Bill Rindfuss, executive director of strategic programs for the Haas Finance Group, pitched Search Funds as a new Berkeley Haas finance course in 2019, inviting Simon to teach it as an extracurricular. “It was well-attended and got great student evaluations, which helped greatly in getting it approved as a new course,” Rindfuss said.
While other courses, including New Venture Finance taught by Maura O’Neill and M&A courses taught by Peter Goodson, help prepare students to launch their own funds, the Search Funds class is the headliner for students focused on search.

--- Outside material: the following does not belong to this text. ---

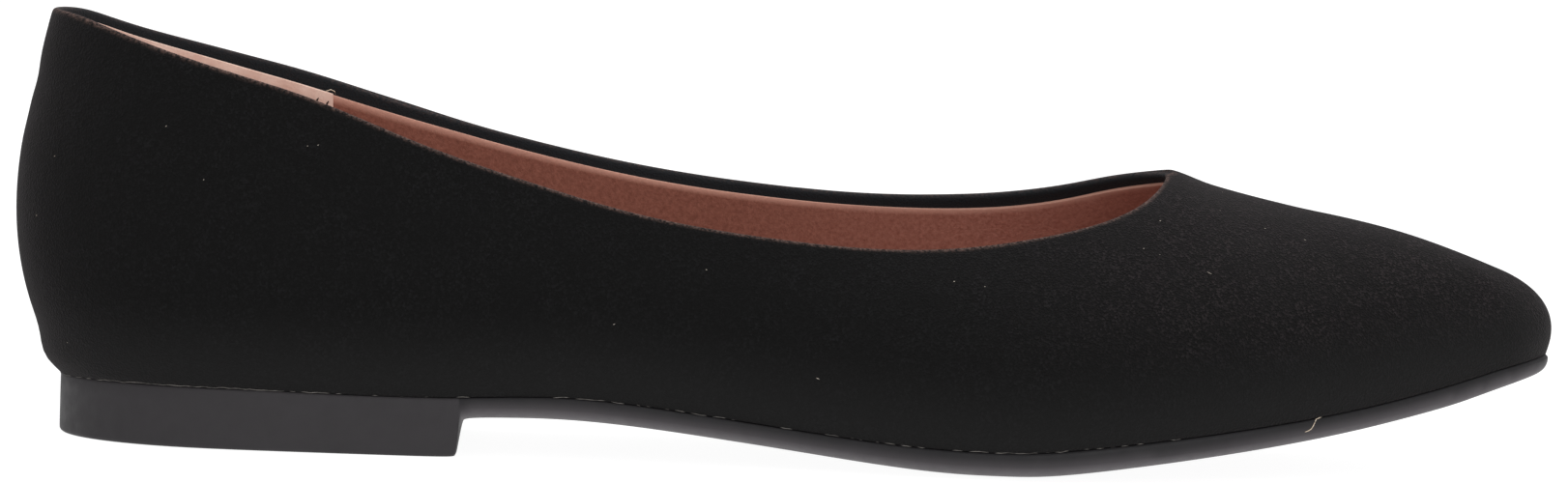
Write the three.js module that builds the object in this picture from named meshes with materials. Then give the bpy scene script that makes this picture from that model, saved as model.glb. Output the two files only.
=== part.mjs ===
// Pointed toe flat shoe for the right foot, made of three pieces: a unit sole with its low heel
// moulded on, a suede upper lasted round the foot shape and open at the collar and underneath,
// and an insole that lies on the upper's turned-in margin. Millimetres, +X towards the toe,
// +Y towards the inner (medial) side of the foot, +Z up. The shoe stands on the floor, z = 0,
// with its origin at the middle of the heel's flat foot.
import * as THREE from "three";
import { mergeVertices } from "three/addons/utils/BufferGeometryUtils.js";

// Driving sizes of the shoe
const length = 256.5; // back of the counter to the tip of the toe
const ballWidth = 75; // sole edge to sole edge across the ball
const heelWidth = 51; // the same across the heel seat
const backHeight = 70.5; // floor to the top of the back
const throatHeight = 48.3; // floor to the point of the throat
const collarLowLateral = 36.8; // floor to the collar's lowest point, outer side
const collarLowMedial = 42; // the same on the inner side
const toeDepth = 13.5; // top of the toe above its sole edge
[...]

The course teaches MBA students with little to no CEO experience how to raise money—usually between $500,000 to $800,000—from a group of a dozen or so individual investors. The class also walks students through the complexities of the search and acquisition process. Searchers typically hold the companies they buy for six to 10 years.
Startup vs search
The model isn’t for everyone, though, as there’s risk. About a third of all searches end without an acquisition. Search also might not be the right fit for students with true startup aspirations. “I ask students, ‘What appeals to you?’” Simon said. “Do you like to go from 0 to 10 in starting a company? A lot of people want to be in the middle—from 100 to 1,000. It’s that type of entrepreneur we’re looking for, someone who is taking an existing business and growing it.”
For Lopez, a former U.S. Marine with an investment banking background, and Greenberg, who has a private equity background, a search fund is the perfect middle ground, as both are entrepreneurial but had no interest in building a startup from scratch. While their total fund amount is undisclosed, their lead investor is Pacific Lake Partners, and they’ve also drawn a few investors in the Haas community.
They’re now looking to buy a company with a minimum of $1.5 million in earnings before interest, taxes, depreciation, and amortization (EBITDA) on revenue up to $50 million, and a clear path of repetitive business from existing customers. “Our job is to find companies that aren’t actively for sale and figure out where they are financially before it gets to the point where they want to be more formal,” Greenberg said.
Lopez, whose family is from Mexico, said he and Hannah add to the diversity of an industry that is lacking Latinx and female representation. Women account for just 7% of searchers, according to the Stanford Business School study. No data in the study tracked ethnicity.
“Women and Latinx entrepreneurs are slowly getting more opportunities in the space, but Hannah and I would love to pave the way for many more,” said Lopez.
A roller coaster at times
There are also relatively few MBAs with families in the search fund space, which demands that searchers move to wherever they buy a company. Jess Patterson and Joe Odell, both EMBA 20, are an exception, starting search fund Steadfast Horizon last year.
By March, they’d raised $800,000, on the high end for a search fund, from 24 investors.
They’re unique in search in that they both have families—yet are willing to relocate to where a deal takes them. “Traditional search skews toward a different profile than our own,” Patterson said. “But our families are all in and ready to move.”
Odell said the process has been an emotional roller coaster at times, but fun.
“I didn’t feel like we were going to make it a few times during fundraising,” he said, adding that the “searcher” community has supported them along the way. “Search is incredible opportunity-wise and it’s not cutthroat. Each one of us is trying to build a new future for ourselves and those we love.”